The exabytes figure Quantcast operates at gives a sense of ingestion scale—but the environment speaks volumes about the data cluster as well. “We’re running on a cluster we operate ourselves—it’s an order of magnitude 1000 nodes with around 6,000 drives,” says Kelly. “We started small, but the more we grow, the more budget-conscious we need to be.” He says that anyone operating at the scale Quantcast is faces bills in the 6 to 7-figure range per month—so even the smallest tweaks, when viewed at scale—can result in massive cost differences.

To demo how this performs in some real-world context, the company undertook a benchmarking effort (using, by the way, the Cloudera distro) and found some notable improvements toward their goals of cost, performance and efficiency.

While the company was careful to note that the challenges they’ve addressed with the tweaked file system are really only going to appeal to the largest-scale operators who can experience the economies of scale the solution presents, this is noteworthy also because it offers a unique take on the ever-present, pesky  problem of fault tolerance—with a side effect of increasing parallelization to reduce disk overhead.

With all this in mind, it almost seems like Quantcast is considering getting into the software business by leveraging its internal improvements to act as a side-business.

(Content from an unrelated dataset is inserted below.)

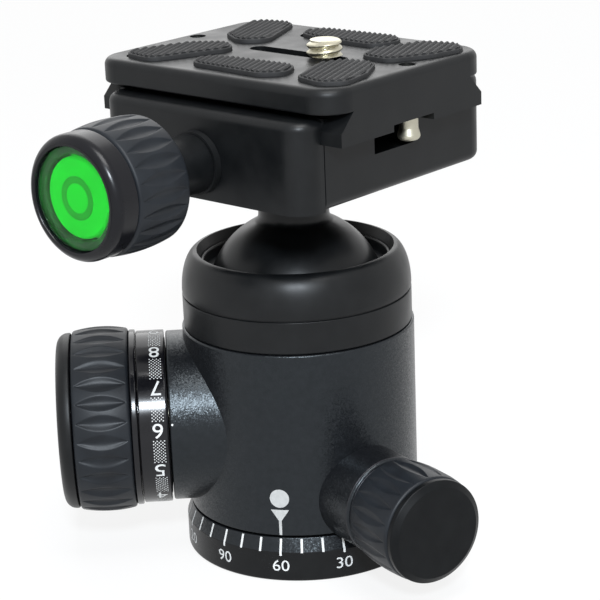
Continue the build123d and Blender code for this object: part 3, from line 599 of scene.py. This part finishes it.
def base_scale():
    """Degree scale: marks on the bevel and numbers on the wall below them."""
    marks = Print(on_base)
    numbers = Print(on_base)
    for value in range(0, 360, scale_step):
        azimuth = scale_zero_azimuth - value
        if value % numbered_step:
            marks.bar(mark_width, mark_length, azimuth, mark_top)
            continue
        marks.bar(mark_width, long_mark_length, azimuth, mark_top)
        text = str(value)
        glyph = fitted_glyph(text, number_width * len(text), number_height)
        numbers.add(*glyph, azimuth, number_middle)
    marks.make("base_scale_marks", UPRIGHT, "base", "black_anodised", WHITE)
    numbers.make("base_scale_numbers", UPRIGHT, "base", "black_anodised", WHITE)


# ---- housing
housing_radius = 21.5
housing_bottom = 8.55
collar_joint = 43.2
spigot_radius = 19.4  # threaded stub that carries the collar
spigot_top = 47.6
notch_radius = 7.05
notch_top = 70.0
notch_end = 30.0  # from the head's axis, past the rear wall
notch_steps = 48  # sides of the notch's half-round bottom
main_boss_radius = 15.85
main_boss_end = 24.75
pan_boss_radius = 9.2
pan_boss_start = 8.0
pan_boss_end = 28.8
chamber_radius = 17.2  # round the ball
chamber_floor = 29.7
housing_bores = (  # (radius, start, end, frame, sides), each for what its comment names
    (17.0, 0, 10.05, UPRIGHT, boss_facets),  # retaining ring
    (13.6, 0, 12.15, UPRIGHT, boss_facets),  # spindle's flange and thrust washer
    (9.55, 0, 20.3, UPRIGHT, hub_facets),  # spindle's post
    (6.0, 17.75, 30, MAIN, bore_facets),  # bush of the main lock
    (2.55, 10, 40, PAN, screw_facets),  # pan lock's screw
)
index_value = 60  # of the scale, under the arrow
index_azimuth = scale_zero_azimuth - index_value


def notch_cutter():
    """Open slot with a half-round bottom, from the ball out through the rear wall."""
    outline = []
    for k in range(notch_steps + 1):
        turn = pi + pi * k / notch_steps
        outline.append((notch_radius * cos(turn), ball_height + notch_radius * sin(turn)))
    outline += [(notch_radius, notch_top), (-notch_radius, notch_top)]
    to_rear = Matrix(((1, 0, 0, 0), (0, 0, -1, 0), (0, 1, 0, 0), (0, 0, 0, 1)))
    return cutter(*prism(outline, -notch_end, 0), to_rear)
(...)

One can’t help but be reminded of companies like Lexis-Nexis that built out its own Hadoop-y infrastructure that worked so well they decided to commercialize support around something that was only initially meant for internal use.

“[Software is] not our core business,” said CEO Konrad Feldman. He hopes that pushing their hard-won efforts out to the open source community will crowdsource some effort to find security and other integrity issues that only the work of an open source effort could spot. He wants QFS to grow and become more stable—and sees how the open source community, which has been at the heart of his team’s progress since 2006, can stand to gain by their commitment to giving back.